An Online Machine Learning Paradigm for Spacecraft Fault Detection

Anomaly and threat detection is critical in space systems and the aerospace industry as missions become more complex requiring higher levels of autonomy. Threat Detection, Isolation, and Recovery (TDIR) involves the identification and prognostics relating to threats in the given system; these threats include subsystem failures, external environment disturbances, and cybersecurity attacks, all capable of endangering the normal operations of the spacecraft. Often, these TDIR architectures for space systems are implemented on the ground analyzing telemetry data due to their computationally expensive designs and limited spacecraft processing bandwidth. This decoupling of TDIR and spacecraft operations presents a gap in autonomy where recovery operations are delayed and nominal operations are disrupted until the ground segment can identify the source of the problem.
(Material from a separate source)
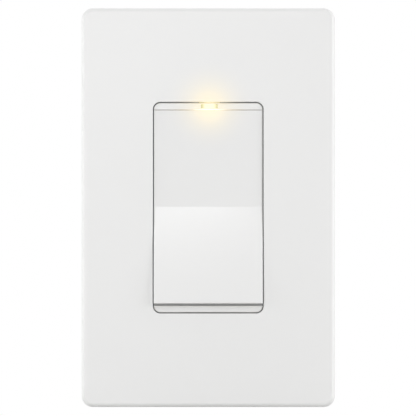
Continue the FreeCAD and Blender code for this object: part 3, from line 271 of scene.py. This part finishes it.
def clear_window(name):
    """The clear light pipe: white-hot in the middle of its mouth, warmer towards its ends."""
    material, tree, shader = new_material(name, Roughness=0.12, IOR=1.58, Transmission_Weight=0.25)
    place = object_place(tree)
    edge = remap(tree, lamp_distance(tree, place, 1.4), 0, 1, 1.4 * MM, 2.6 * MM)
    colour = mix(tree, edge, srgb("#fff6d8"), srgb("#d9d59c"))
    tree.links.new(colour, shader.inputs["Base Color"])
    tree.links.new(colour, shader.inputs["Emission Color"])
    tree.links.new(remap(tree, edge, 0.24, 0.1), shader.inputs["Emission Strength"])
    bump(tree, shader, noise(tree, place, 0.6, detail=2), 0.004)
    return material


def lit_lamp(name):
    """The lit lamp's resin: warm white, with amber clouds that shine less evenly."""
    material, tree, shader = new_material(name, Roughness=0.2)
    place = object_place(tree)
    cloud = noise(tree, place, 0.8, detail=2)
    colour = mix(tree, cloud, srgb("#ffe9a8"), srgb("#ffd873"))
    tree.links.new(colour, shader.inputs["Base Color"])
    tree.links.new(colour, shader.inputs["Emission Color"])
    tree.links.new(remap(tree, cloud, 1.2, 1.8), shader.inputs["Emission Strength"])
    return material


def lacquered(name, colour, second, gloss, patch_mm=3):
    """A lacquered or insulated surface with a slight flow in its tone and gloss."""
    material, tree, shader = new_material(name, Coat_Weight=0.25, Coat_Roughness=0.2)
    place = object_place(tree)
    cloud = noise(tree, place, patch_mm, detail=3)
    tree.links.new(mix(tree, cloud, srgb(colour), srgb(second)), shader.inputs["Base Color"])
    tree.links.new(remap(tree, cloud, gloss - 0.05, gloss + 0.05), shader.inputs["Roughness"])
    bump(tree, shader, noise(tree, place, 0.4, detail=3), 0.003)
    return material


def dress(material, *names):
    """Gives the named CAD nodes their material."""
    for name in names:
        for slot in NODES[name].material_slots:
            slot.material = material


def dress_switch():
    """Gives every CAD node the material of its real piece."""
    # Each white plastic darkens towards its deep colour as painted shade in gaps; the glowing ones carry
    # the lamp's painted halo, and bleed and gap_light set painted glow in their gaps.
    cover_white = white_plastic(
        "satin_white_polycarbonate_cover",
        FACE_COLOUR,
        grain_mm=0.5,
        gloss=0.34,
        glowing=True,
        gap_light=1.1,
    )
    frame_white = white_plastic(
        "satin_white_polycarbonate_frame",
        FACE_COLOUR,
        grain_mm=0.4,
        gloss=0.3,
        glowing=True,
        deep="#9a9a98",
        reach_mm=3,
        clear=0.95,
        bleed=0.3,
    )
    paddle_white = white_plastic(
        "polished_white_polycarbonate_paddle",
        FACE_COLOUR,
        grain_mm=0.6,
        gloss=0.15,
        glowing=True,
        deep="#b8b8b6",
        bleed=0.22,
    )
    bracket_white = white_plastic(
        "matte_white_abs_bracket",
        "#e4e4e1",
        grain_mm=0.3,
        gloss=0.5,
        glowing=False,
    )
    dress(cover_white, "wall_plate")
    dress(frame_white, "face_frame")
    dress(paddle_white, "paddle")
    dress(bracket_white, "wall_plate_bracket")
    dress(moulded("grey_phenolic_body", "#3b3d40", "#45474a", 0.35, 0.5, 0.012), "back_body")
    dress(moulded("natural_acetal_plunger", "#eeece2", "#e2dfd2", 0.5, 0.35, 0.004), "plunger")
    dress(moulded("vulcanised_red_fibre", "#8a3226", "#6f261d", 0.2, 0.75, 0.015), "screw_retainers")
    rolled = (0.12, 1, 1)
    dress(plated_metal("zinc_plated_steel_strap", "#9a9ea1", "#868b8f", 0.5, stretch=rolled), "strap")
    clamps = ("line_clamp_plate", "load_clamp_plate", "neutral_clamp_plate")
    dress(plated_metal("zinc_plated_clamp_plates", "#bfc1bd", "#a9aca9", 0.36), *clamps)
    screws = ("box_screws", "assembly_screws")
    dress(plated_metal("zinc_plated_screws", "#c9c9c4", "#b1b3b0", 0.3, patch_mm=2), *screws)
    dress(lacquered("white_painted_screws", "#ecece9", "#e2e2de", 0.35), "bracket_screws")
    dress(plated_metal("green_dyed_ground_screw", "#2f8a4c", "#1f6b39", 0.34, patch_mm=2), "ground_screw")
    brass_parts = ("line_terminal", "load_terminal", "neutral_terminal", "contact_arm")
    dress(plated_metal("rolled_brass_strip", "#d6b25e", "#b98f42", 0.3, stretch=rolled), *brass_parts)
    dress(plated_metal("turned_brass_screws", "#d9b768", "#bd9449", 0.27, patch_mm=2), "terminal_screws")
    dress(plated_metal("nickel_plated_screw", "#cfcac0", "#b7b2a9", 0.24, patch_mm=2), "neutral_screw")
    contacts = ("fixed_contact", "moving_contact")
    dress(plated_metal("silver_alloy_contacts", "#e4e2dd", "#c6c4bf", 0.35, patch_mm=1), *contacts)
    dress(plated_metal("drawn_spring_steel", "#8f9398", "#777b80", 0.22, patch_mm=2), "plunger_spring")
    dress(clear_window("clear_polycarbonate_light_pipe"), "lamp_window")
    dress(lit_lamp("lit_lamp_resin"), "lamp")
    dress(lacquered("green_solder_mask_board", "#1f5a35", "#184a2b", 0.4), "lamp_board")
    dress(lacquered("tan_lacquered_resistor", "#c9a877", "#bb9765", 0.4, 1.5), "lamp_resistor")
    dress(lacquered("black_epoxy_diode", "#1c1c1e", "#27272a", 0.35, 1.5), "lamp_diode")
    dress(lacquered("black_pvc_lead", "#1b1b1c", "#262628", 0.4), "lamp_lead_load")
    dress(lacquered("white_pvc_lead", "#e6e6e2", "#dadad5", 0.4), "lamp_lead_neutral")


def thread_nodes(material):
    """A node group that makes a screw thread: a helix about Z, swept by a three-sided ridge."""
    tree = bpy.data.node_groups.new("screw_thread", "GeometryNodeTree")
    tree.interface.new_socket("Geometry", in_out="OUTPUT", socket_type="NodeSocketGeometry")
    for name in ("Radius", "Pitch", "Length", "Ridge"):
        tree.interface.new_socket(name, in_out="INPUT", socket_type="NodeSocketFloat")
    asked = add_node(tree, "NodeGroupInput").outputs
    turns = arithmetic(tree, "DIVIDE", asked["Length"], asked["Pitch"])
    helix = add_node(
        tree,
        "GeometryNodeCurveSpiral",
        values={"Resolution": 28},
        links={
            "Rotations": turns,
            "Start Radius": asked["Radius"],
            "End Radius": asked["Radius"],
            "Height": asked["Length"],
        },
    )
    ridge = add_node(
        tree,
        "GeometryNodeCurvePrimitiveCircle",
        values={"Resolution": 3},
        links={"Radius": asked["Ridge"]},
    )
    sweep = add_node(
        tree,
        "GeometryNodeCurveToMesh",
        values={"Fill Caps": True},
        links={"Curve": helix.outputs["Curve"], "Profile Curve": ridge.outputs["Curve"]},
    )
    painted = add_node(
        tree,
        "GeometryNodeSetMaterial",
        values={"Material": material},
        links={"Geometry": sweep.outputs["Mesh"]},
    )
    add_node(tree, "NodeGroupOutput", links={"Geometry": painted.outputs["Geometry"]})
    return tree


def thread_mesh(group, length_mm):
    """The thread's finished mesh, with its normals turned outward."""
    carrier = bpy.data.objects.new("thread_carrier", bpy.data.meshes.new("thread_carrier"))
    bpy.context.scene.collection.objects.link(carrier)
    modifier = carrier.modifiers.new("thread", "NODES")
    modifier.node_group = group
    sizes = {
        "Radius": THREAD_RADIUS,
        "Pitch": THREAD_PITCH,
        "Length": length_mm,
        "Ridge": THREAD_RIDGE,
    }
    for item in group.interface.items_tree:
        if item.in_out == "INPUT":
            modifier[item.identifier] = sizes[item.name] * MM
    bpy.context.view_layer.update()
    graph = bpy.context.evaluated_depsgraph_get()
    mesh = bpy.data.meshes.new_from_object(carrier.evaluated_get(graph))
    bpy.data.objects.remove(carrier)
    shell = bmesh.new()
    shell.from_mesh(mesh)
    bmesh.ops.recalc_face_normals(shell, faces=shell.faces)
    shell.to_mesh(mesh)
    shell.free()
    return mesh


def cut_threads():
    """Rolled threads on the free shanks of the box, cover and ground screws."""
    inward = Matrix.Rotation(math.radians(-90), 4, "X")
    sideways = Matrix.Rotation(math.radians(90), 4, "Y")
    steel = plated_metal("rolled_thread_zinc", "#bdbdb8", "#a3a5a2", 0.34, patch_mm=2)
    green = plated_metal("rolled_thread_green", "#2c8147", "#1c6335", 0.38, patch_mm=2)
    pale = lacquered("rolled_thread_white", "#e6e6e3", "#dadad6", 0.4)
    # Each thread's name, material, start, direction and length in millimetres, and slot.
    threads = [
        ("upper_box_screw_thread", steel, (0, 0.9, BOX_SCREW_Z), inward, 16.4, "plated_screw"),
        ("lower_box_screw_thread", steel, (0, 0.9, -BOX_SCREW_Z), inward, 16.4, "plated_screw"),
        ("upper_cover_screw_thread", pale, (0, 0.4, COVER_SCREW_Z), inward, 3.5, "white_screw"),
        ("lower_cover_screw_thread", pale, (0, 0.4, -COVER_SCREW_Z), inward, 3.5, "white_screw"),
        ("ground_screw_thread", green, (-18.2, 5.4, -39.5), sideways, 7.1, "green_screw"),
    ]
    for name, material, start, turn, length, slot in threads:
        mesh = thread_mesh(thread_nodes(material), length)
        place = Matrix.Translation(Vector(start) * MM)
        mesh.transform(place @ turn)
        piece = bpy.data.objects.new(name, mesh)
        bpy.context.scene.collection.objects.link(piece)
        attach(piece, "switch")


def area_light(name, place, aim, width, height, power):
    """One white box lamp that faces the point it aims at."""
    data = bpy.data.lights.new(name, "AREA")
    data.shape = "RECTANGLE"
    data.size = width
    data.size_y = height
    data.energy = power
    light = bpy.data.objects.new(name, data)
    light.location = place
    light.rotation_euler = (Vector(aim) - Vector(place)).to_track_quat("-Z", "Y").to_euler()
    bpy.context.scene.collection.objects.link(light)


def light_studio():
    """A pale room that is brighter above, boxes at both sides and a small one over the face.

    Straight, mirrored and transmitted views of the room show plain white.
    """
    world = bpy.data.worlds.new("white_studio")
    bpy.context.scene.world = world
    world.use_nodes = True
    tree = world.node_tree
    tree.nodes.clear()
    direction = add_node(tree, "ShaderNodeTexCoord").outputs["Generated"]
    axes = add_node(tree, "ShaderNodeSeparateXYZ", links={"Vector": direction})
    height = remap(tree, axes.outputs["Z"], 0.36, 1.46, -0.9, 0.9)
    depth = remap(tree, axes.outputs["Y"], 0.42, 0.9, -0.3, 0.4)
    level = arithmetic(tree, "MULTIPLY", height, depth)
    white = {"Color": (1, 1, 1, 1)}
    lit = add_node(tree, "ShaderNodeBackground", values=white, links={"Strength": level})
    seen = add_node(tree, "ShaderNodeBackground", values=dict(white, Strength=1.0))
    rays = add_node(tree, "ShaderNodeLightPath").outputs
    share = rays["Is Camera Ray"]
    for name in ("Is Glossy Ray", "Is Transmission Ray"):
        share = arithmetic(tree, "MAXIMUM", share, rays[name])
    chosen = add_node(tree, "ShaderNodeMixShader", links={0: share})
    tree.links.new(lit.outputs[0], chosen.inputs[1])
    tree.links.new(seen.outputs[0], chosen.inputs[2])
    add_node(tree, "ShaderNodeOutputWorld", links={"Surface": chosen.outputs[0]})
    for name, settings in LAMPS.items():
        area_light(name, *settings)


def lay_floor():
    """A plain pale floor below the camera's view.

    Light that bounces off it comes back dimmer than it looks, and dimmest right under the switch.
    """
    mesh = bpy.data.meshes.new("floor")
    reach = FLOOR_REACH
    corners = [(-reach, -reach), (reach, -reach), (reach, reach), (-reach, reach)]
    mesh.from_pydata([(x, y, FLOOR_Z) for x, y in corners], [], [(0, 1, 2, 3)])
    floor = bpy.data.objects.new("floor", mesh)
    bpy.context.scene.collection.objects.link(floor)
    material, tree, shader = new_material("pale_floor")
    place = object_place(tree)
    pale = mix(tree, noise(tree, place, 60, detail=3), srgb("#f2f2f0"), srgb("#ebebe9"))
    even = remap(tree, vector_length(tree, place), 0, 1, BOUNCE_DIM, BOUNCE_EVEN)
    shaded = mix(tree, even, srgb("#2c2c2c"), srgb("#c8c8c6"))
    bounced = add_node(tree, "ShaderNodeLightPath").outputs["Is Diffuse Ray"]
    tree.links.new(mix(tree, bounced, pale, shaded), shader.inputs["Base Color"])
    shader.inputs["Roughness"].default_value = 0.7
    mesh.materials.append(material)


def set_camera():
    """Straight in front of the face, with a long lens."""
    data = bpy.data.cameras.new("camera")
    data.sensor_width = SENSOR
    data.lens = SENSOR * CAMERA_DISTANCE / VIEW_HEIGHT
    data.clip_start = 0.01
    camera = bpy.data.objects.new("camera", data)
    camera.location = (-0.07 * MM, FACE_Y - CAMERA_DISTANCE, -0.1 * MM)
    camera.rotation_euler = (math.radians(90), 0, 0)
    bpy.context.scene.collection.objects.link(camera)
    bpy.context.scene.camera = camera


set_camera()
bpy.context.scene.view_settings.view_transform = "Standard"
dress_switch()
cut_threads()
light_studio()
lay_floor()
This paper presents an Incremental Online Machine Learning (IOML) method to address threat detection. This IOML utilizes Support Vector Regression (SVR), a supervised machine learning technique with proven excellent learning and prediction capabilities. Principle Component Analysis (PCA) is used to select the needed features providing a more robust representation of system performance and also reduces training and computation requirements through data dimensional reduction. This machine learning paradigm is applied in simulation to a generic spacecraft power system model to evaluate the fault detection rate and accuracy and its ability to adapt in real time to new system data and performance. The proposed IOML architecture is capable of accurately detecting system faults using dual Incremental Online Support Vector Machines (IO-SVM).